__TASK GOAL__
Copy out each line of the material below that holds the string "follow".

+-------+

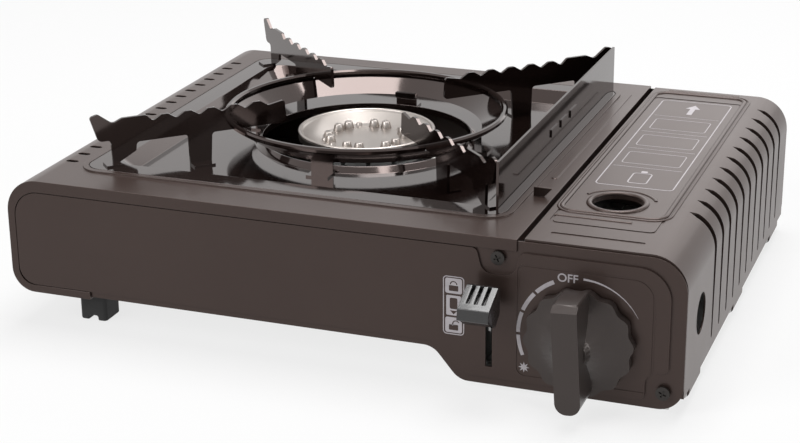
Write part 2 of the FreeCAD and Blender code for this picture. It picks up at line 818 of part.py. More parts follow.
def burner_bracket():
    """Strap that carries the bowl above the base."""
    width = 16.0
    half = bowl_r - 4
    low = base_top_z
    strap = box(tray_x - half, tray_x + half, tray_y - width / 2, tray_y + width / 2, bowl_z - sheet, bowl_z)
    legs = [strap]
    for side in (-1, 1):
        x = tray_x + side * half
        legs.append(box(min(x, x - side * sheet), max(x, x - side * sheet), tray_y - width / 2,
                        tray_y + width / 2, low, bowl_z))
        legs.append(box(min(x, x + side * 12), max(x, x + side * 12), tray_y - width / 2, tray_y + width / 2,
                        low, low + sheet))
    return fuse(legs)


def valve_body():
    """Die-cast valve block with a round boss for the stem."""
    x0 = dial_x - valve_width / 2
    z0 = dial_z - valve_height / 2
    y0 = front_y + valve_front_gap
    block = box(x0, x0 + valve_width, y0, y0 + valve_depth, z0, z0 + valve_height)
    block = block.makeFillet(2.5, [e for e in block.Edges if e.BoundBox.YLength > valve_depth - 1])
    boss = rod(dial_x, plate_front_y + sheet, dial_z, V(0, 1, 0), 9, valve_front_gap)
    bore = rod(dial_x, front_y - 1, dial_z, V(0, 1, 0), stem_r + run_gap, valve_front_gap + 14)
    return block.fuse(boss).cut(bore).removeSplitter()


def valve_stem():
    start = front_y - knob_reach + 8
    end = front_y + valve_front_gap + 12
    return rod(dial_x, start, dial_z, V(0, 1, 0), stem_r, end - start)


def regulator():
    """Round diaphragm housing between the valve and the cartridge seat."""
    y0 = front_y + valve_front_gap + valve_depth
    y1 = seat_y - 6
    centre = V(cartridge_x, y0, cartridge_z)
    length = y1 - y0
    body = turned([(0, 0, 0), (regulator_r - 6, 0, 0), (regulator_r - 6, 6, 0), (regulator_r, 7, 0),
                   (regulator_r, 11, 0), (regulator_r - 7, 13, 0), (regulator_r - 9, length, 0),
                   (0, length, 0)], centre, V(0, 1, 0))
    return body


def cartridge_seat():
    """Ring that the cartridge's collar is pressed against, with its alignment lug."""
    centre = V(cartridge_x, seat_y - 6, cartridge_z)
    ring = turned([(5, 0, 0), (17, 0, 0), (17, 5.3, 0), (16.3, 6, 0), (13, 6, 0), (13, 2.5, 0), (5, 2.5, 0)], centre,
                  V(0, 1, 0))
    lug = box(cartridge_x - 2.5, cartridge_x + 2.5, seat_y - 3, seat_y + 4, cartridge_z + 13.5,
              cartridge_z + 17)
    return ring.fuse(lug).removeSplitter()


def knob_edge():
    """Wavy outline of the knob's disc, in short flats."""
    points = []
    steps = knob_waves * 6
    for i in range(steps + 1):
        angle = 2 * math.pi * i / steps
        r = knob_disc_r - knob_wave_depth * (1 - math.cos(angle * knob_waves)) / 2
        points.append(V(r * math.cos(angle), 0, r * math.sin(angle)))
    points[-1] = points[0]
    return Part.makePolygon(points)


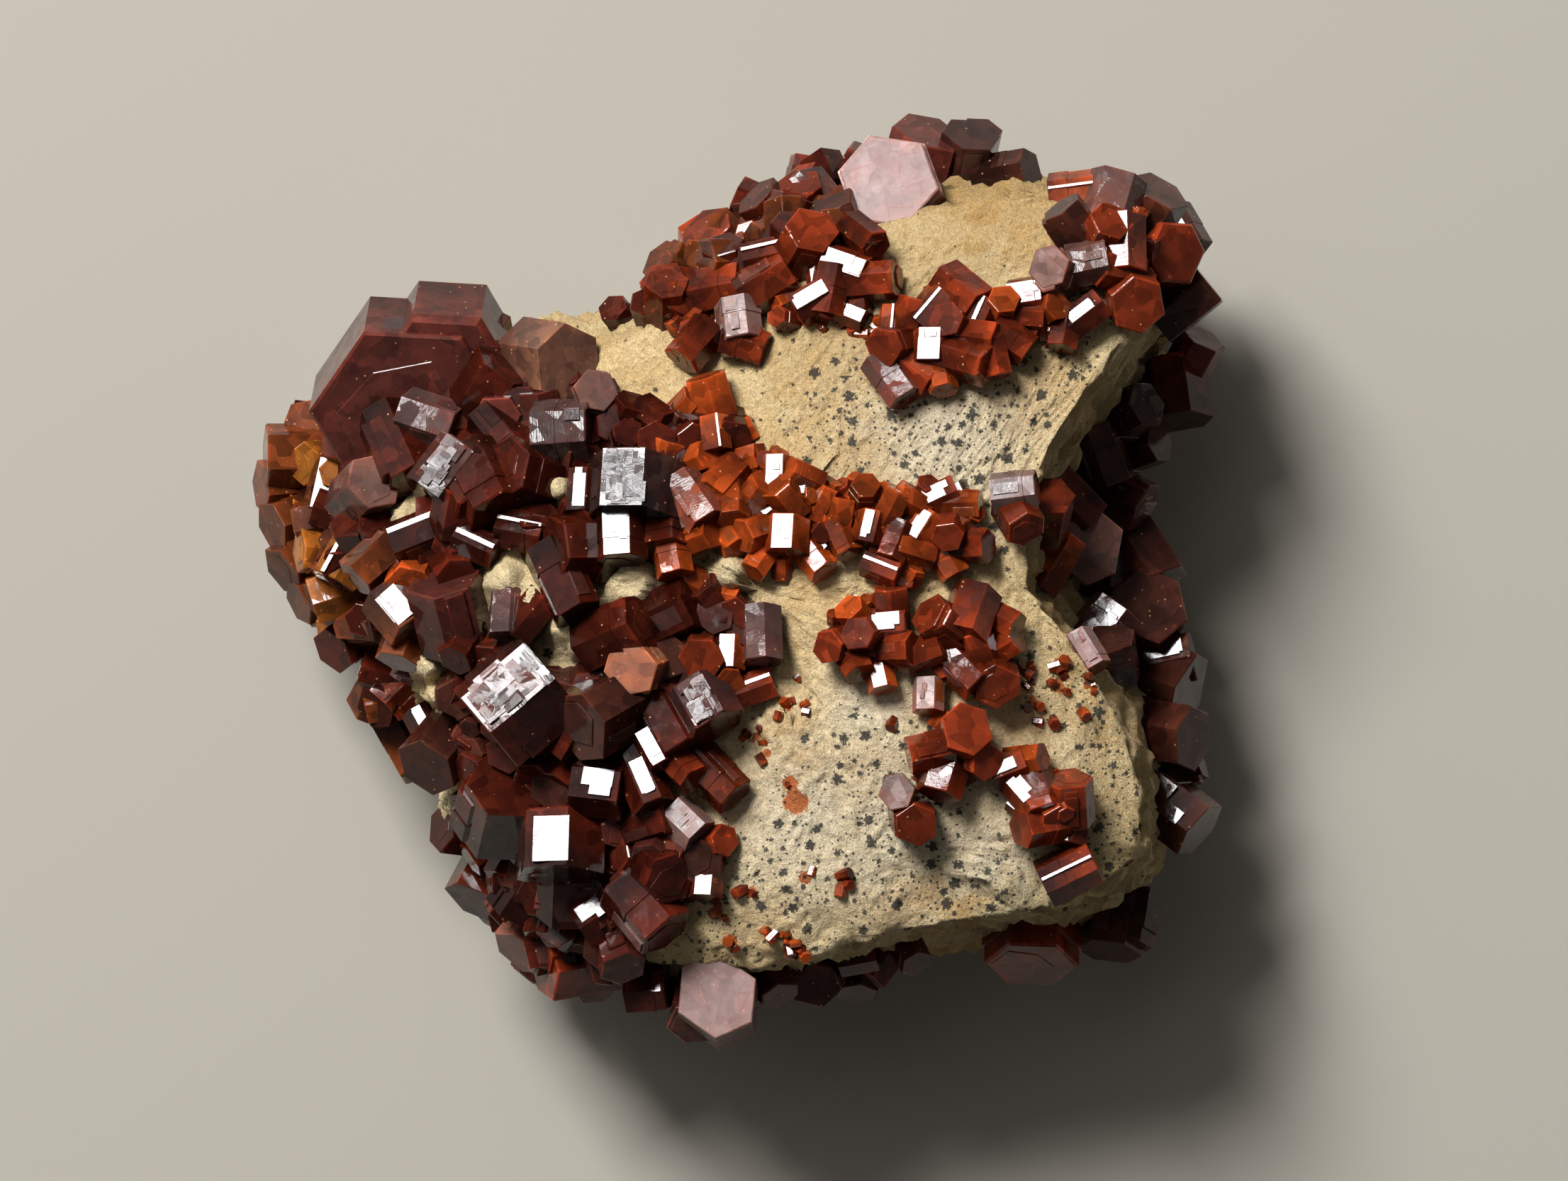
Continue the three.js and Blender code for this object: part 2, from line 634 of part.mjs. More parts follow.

+-------+

__TASK OUTPUT__
Write part 2 of the FreeCAD and Blender code for this picture. It picks up at line 818 of part.py. More parts follow.
Continue the three.js and Blender code for this object: part 2, from line 634 of part.mjs. More parts follow.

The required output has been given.